Craig’s case collapses. It is built on the puny fact that one SNP MEP got a noisy welcome in the European Parliament, bastion of the most useless pampered Europhiliacs: Such a solution can politically be stitched together. The reaction to Alyn Smith’s speech demonstrates that.

NO. It doesn’t demonstrate (or even show) that. Because (a) among EU capitals who ultimately decide there is no political interest in any such solution, and (b) any ‘political’ deal has to be given tortuous legal expression in treaty form.

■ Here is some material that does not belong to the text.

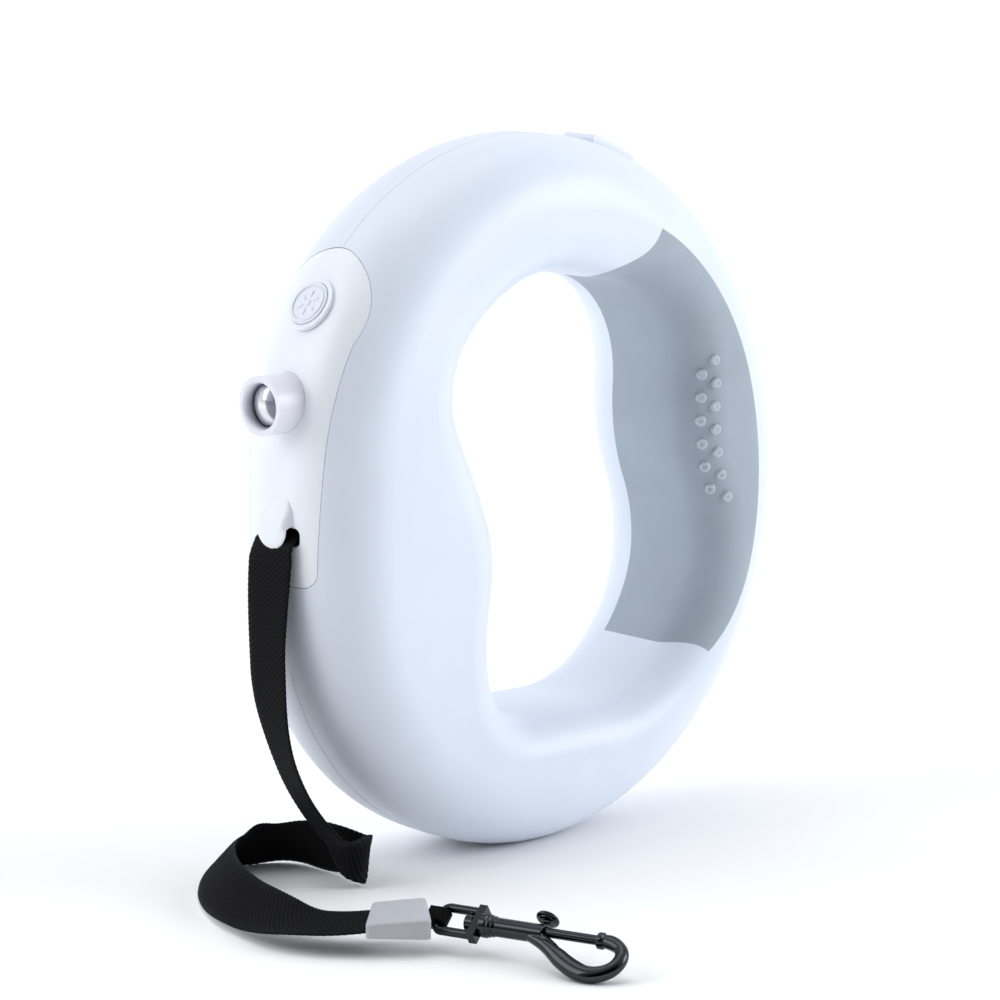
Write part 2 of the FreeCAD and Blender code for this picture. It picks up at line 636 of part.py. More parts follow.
# Tape centre line, heights from the ring centre; it leans on its edge along the ground.
TAPE = ((-73.4, 0, -6.2), (-76.2, -0.4, -30), (-72, -2, -54), (-63, -7, -71),
        (-55.2, -12, LYING + 0.3), (-51.5, -9.5, LYING), (-53, 1, LYING), (-58, 18, LYING),
        (-73, 19, LYING), (-88.5, 2.5, LYING - 0.4), (-95.5, -16, LYING - 1),
        tuple(SLEEVE_START - SLEEVE_RUN * 10), tuple(SLEEVE_START))


def tangent_wire(points, label):
    """Straight runs joined by tangent arcs, the radius from the shorter run at each corner."""
    spots = [Vector(*spot) for spot in points]
    edges = []
    last = spots[0]
    radii = []
    for before, corner, after in zip(spots, spots[1:], spots[2:]):
        back = before - corner
        ahead = after - corner
        shorter = min(back.Length, ahead.Length)
        back.normalize()
        ahead.normalize()
        turn = math.pi - back.getAngle(ahead)
        trim = 0.45 * shorter
        radius = trim / math.tan(turn / 2)
        radii.append(round(radius, 1))
        begin = corner + back * trim
        end = corner + ahead * trim
        toward = (back + ahead)
        toward.normalize()
        middle = corner + toward * (radius / math.cos(turn / 2) - radius)
        edges.append(Part.LineSegment(last, begin).toShape())
        edges.append(Part.Arc(begin, middle, end).toShape())
        last = end
    edges.append(Part.LineSegment(last, spots[-1]).toShape())
    print(label, "bend radii", radii, "length", round(sum(edge.Length for edge in edges), 1))
    return Part.Wire(edges)


route = tangent_wire(TAPE, "tape")
TUBE = math.sqrt(dim("tape_width") * dim("tape_thickness") / math.pi)
lead_in = Vector(*TAPE[1]) - Vector(*TAPE[0])
ring_wire = Part.Wire(Part.makeCircle(TUBE, Vector(*TAPE[0]), lead_in))
tube = route.makePipeShell([ring_wire], True, True)
print("tube volume", round(tube.Volume, 1), "expected", round(math.pi * TUBE ** 2 * route.Length, 1))
tape_tube = solid(tube)

# ---------------------------------------------------------------- snap hook and end sleeve

def hook_piece(shape, base=HOOK_BASE, turn=HOOK_TURN):
    """Set a shape drawn along X, with its opening side at +Y, in the lying hook's place."""
    obj = doc.addObject("Part::Feature", fresh("HookShape"))
    obj.Shape = shape
    obj.Placement = Placement(base, turn)
    obj.setExpression("Placement.Base.z", f"Dims.ring_height + {base.z}")
    return obj


def along_x(radius, start, length, side=0.0):
    return Part.makeCylinder(radius, length, Vector(start, side, 0), Vector(1, 0, 0))


def wire_sweep(points, radius):
    """Round bar through points by a smooth curve."""
    curve = Part.BSplineCurve()
    curve.interpolate([Vector(x, y, 0) for x, y in points])
    path = Part.Wire(curve.toShape())
    start = path.Edges[0].tangentAt(path.Edges[0].FirstParameter)
    ring = Part.Wire(Part.makeCircle(radius, Vector(points[0][0], points[0][1], 0), start))
    return path.makePipeShell([ring], True, True)


CORNER = 1.3
SIDE_END = BOW_END + CORNER
bow_spots = (Vector(1.5, BOW_HALF, 0), Vector(SIDE_END, BOW_HALF, 0),
             Vector(BOW_END, BOW_HALF - CORNER, 0), Vector(BOW_END, CORNER - BOW_HALF, 0),
             Vector(SIDE_END, -BOW_HALF, 0), Vector(1.5, -BOW_HALF, 0))
bulge = CORNER * (1 - math.sqrt(0.5))
bow_path = Part.Wire([
    Part.makeLine(bow_spots[0], bow_spots[1]),
    Part.Arc(bow_spots[1], Vector(BOW_END + bulge, BOW_HALF - bulge, 0), bow_spots[2]).toShape(),
    Part.makeLine(bow_spots[2], bow_spots[3]),
    Part.Arc(bow_spots[3], Vector(BOW_END + bulge, bulge - BOW_HALF, 0), bow_spots[4]).toShape(),
    Part.makeLine(bow_spots[4], bow_spots[5])])
bow_ring = Part.Wire(Part.makeCircle(BOW_WIRE, bow_spots[0], Vector(-1, 0, 0)))
bow = bow_path.makePipeShell([bow_ring], True, True)
bow_plate = Part.makeBox(1.8, 2 * BOW_HALF + 2 * BOW_WIRE, 3.0,
                         Vector(0.9, -BOW_HALF - BOW_WIRE, -1.5))
bow_bore = along_x(1.15, -1, 5)
node("swivel_bow", hook_piece(bow.fuse(bow_plate).cut(bow_bore)))

shaft_r = dim("shaft_radius")
bolt_r = dim("bolt_radius")
BOLT_SIDE = 0.6
swivel = along_x(1.7, -0.9, 1.7).fuse(along_x(1.1, 0.5, 3))
node("swivel_rivet", hook_piece(swivel))
flange = along_x(2.7, 2.8, 1.6)
shaft = along_x(shaft_r, 4.2, 13.4)
hook_bar = wire_sweep(((15.0, -0.6), (20.5, -3.2), (26.5, -7.0), (31.5, -8.3), (35.6, -6.4),
                       (36.6, -2.6), (34.2, 0.2), (31.0, BOLT_SIDE)), 1.4)
hook = flange.fuse([shaft, hook_bar]).cut(along_x(1.1, 2, 1.5))
bolt_bore = along_x(bolt_r + 0.05, 6.0, 25.2 - 6.0 - 6.0, BOLT_SIDE)
knob_slot = Part.makeBox(dim("bolt_travel") + 2.6, 4, 1.3,
                         Vector(17.3 - dim("bolt_travel") - 2.2, BOLT_SIDE, -0.65))
hook = hook.cut(bolt_bore.fuse(along_x(bolt_r + 0.05, 13, 18.0, BOLT_SIDE)).fuse(knob_slot))
node("hook_body", hook_piece(hook))
bolt_start = 16.0
bolt = along_x(bolt_r, bolt_start, 30.4 - bolt_start, BOLT_SIDE)
stem = Part.makeBox(1.6, 2.6, 1.1, Vector(16.0, BOLT_SIDE, -0.55))
knob = Part.makeCylinder(1.9, 1.6, Vector(16.6, 2.6 + BOLT_SIDE, 0), Vector(0, 1, 0))
knob = knob.makeFillet(0.5, knob.Edges[:1])
node("slide_bolt", hook_piece(bolt.fuse([stem, knob])))
COIL_TURN = HOOK_TURN.multiply(Rotation(Vector(0, 1, 0), 90))
COIL_SPOT = HOOK_BASE + HOOK_TURN.multVec(Vector(6.3, BOLT_SIDE, 0))
node("bolt_spring", hook_piece(coil_spring(0.85, 0.16, 0.5, 3.0, Vector()), COIL_SPOT, COIL_TURN))

sleeve_x = dim("sleeve_length")
sleeve = Part.makeBox(sleeve_x, dim("sleeve_width"), dim("sleeve_thickness"),
                      Vector(-sleeve_x, -dim("sleeve_width") / 2, -dim("sleeve_thickness") / 2))
long_edges = [edge for edge in sleeve.Edges if edge.BoundBox.XLength > 1]
sleeve = sleeve.makeChamfer(1.0, long_edges)
end_sleeve = node("end_sleeve", hook_piece(sleeve, SLEEVE_END, SLEEVE_TURN))
node("leash_tape", cut(tape_tube, end_sleeve))
LOOP_HALF = 1.7
LOOP_OUT = 1.9
LOOP_IN = BOW_WIRE + 0.05
LOOP_BACK = 2.6
tape_loop = Part.makeCylinder(LOOP_OUT, 2 * LOOP_HALF, Vector(0, -LOOP_HALF, 0), Vector(0, 1, 0))
tape_loop = tape_loop.fuse(Part.makeBox(LOOP_BACK, 2 * LOOP_HALF, 2 * LOOP_OUT,
                                        Vector(-LOOP_BACK, -LOOP_HALF, -LOOP_OUT)))
eye = Part.makeCylinder(LOOP_IN, 20, Vector(0, -10, 0), Vector(0, 1, 0))
node("tape_end_loop", cut(hook_piece(tape_loop.cut(eye), BOW_BAR, HOOK_TURN), end_sleeve))

# ---------------------------------------------------------------- check and export
doc.recompute()
faults = [obj.Label for obj in doc.Objects if "Invalid" in obj.State or "Error" in obj.State]
for name, obj in NODES.items():
    shape = obj.Shape
    if shape.isNull() or not shape.isValid() or not shape.Solids:
        faults.append(name)
if faults:
    raise RuntimeError("failed: " + ", ".join(faults))
for name, obj in NODES.items():
    shape = obj.Shape
    shape.exportStep(f"parts/{name}.step")
    low = shape.optimalBoundingBox(False, False)
    print(f"{name:16s} solids {len(shape.Solids)} volume {shape.Volume:9.1f} "
          f"x {low.XMin:.1f}..{low.XMax:.1f} y {low.YMin:.1f}..{low.YMax:.1f} "
          f"z {low.ZMin:.1f}..{low.ZMax:.1f}")
print(len(NODES), "nodes")
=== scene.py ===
import json
import math

import bpy
from mathutils import Matrix, Vector
from mathutils.bvhtree import BVHTree


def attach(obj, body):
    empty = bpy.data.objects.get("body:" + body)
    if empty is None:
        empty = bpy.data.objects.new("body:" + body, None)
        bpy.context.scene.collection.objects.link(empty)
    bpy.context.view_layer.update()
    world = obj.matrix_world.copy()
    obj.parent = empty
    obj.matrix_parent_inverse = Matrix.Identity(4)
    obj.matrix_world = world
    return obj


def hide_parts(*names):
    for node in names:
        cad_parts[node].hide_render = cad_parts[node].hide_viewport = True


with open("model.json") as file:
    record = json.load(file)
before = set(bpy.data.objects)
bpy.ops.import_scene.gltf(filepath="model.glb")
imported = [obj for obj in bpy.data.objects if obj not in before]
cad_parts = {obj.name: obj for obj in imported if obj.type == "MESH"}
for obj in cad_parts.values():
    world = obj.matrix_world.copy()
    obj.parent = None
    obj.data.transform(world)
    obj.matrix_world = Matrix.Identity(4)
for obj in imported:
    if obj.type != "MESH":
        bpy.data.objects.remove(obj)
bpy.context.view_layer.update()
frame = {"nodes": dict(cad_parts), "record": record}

# Retractable leash around its CAD frame.  Lengths in metres, Z up, origin under the flat foot.
MM = 0.001
RING_HEIGHT = 81.7 * MM
TAPE_WIDTH = 13.0 * MM
TAPE_THICK = 1.2 * MM

# ------------------------------------------------------------------ camera
CAMERA_AZIMUTH = math.radians(-43.92)
CAMERA_ELEVATION = math.radians(10.56)
CAMERA_DISTANCE = 0.900
CAMERA_LENS = 139.9
CAMERA_SHIFT = (-0.0116, -0.0110)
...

All of which said, IF eventually the UK leaves the EU in favour of some sort of EEA/EFTA hybrid relationship (brilliantly described here how that outcome might be reached), might Scotland and Scots have some sort of added ‘special relationship’ with the EU as a side deal? Why not, as long as everyone is happy with it and no damaging precedents are set eg for Spain/Catalonia, ie above all the arrangement emerges under a UK/EU treaty schema.

Conclusion? Like most things, it’s simple.

If Scotland wants to be independent it should be just that – independent. It should opt for leaving the UK and EU, setting up its own money, accepting its share of UK debt, and paying its own way in the world without subsidies from England or anywhere else. Once it has established itself as such, it can then decide if it wants to join the EU or EEA/EFTA, or become a bold buccaneering free trade space or a wretched inward-looking socialist slum.

Until Scots vote for that and the rest of us accept that result, they are stuck with what they have voted for – being part of the UK and its multifold relationships with the rest of the world. Everything else is just a silly noise.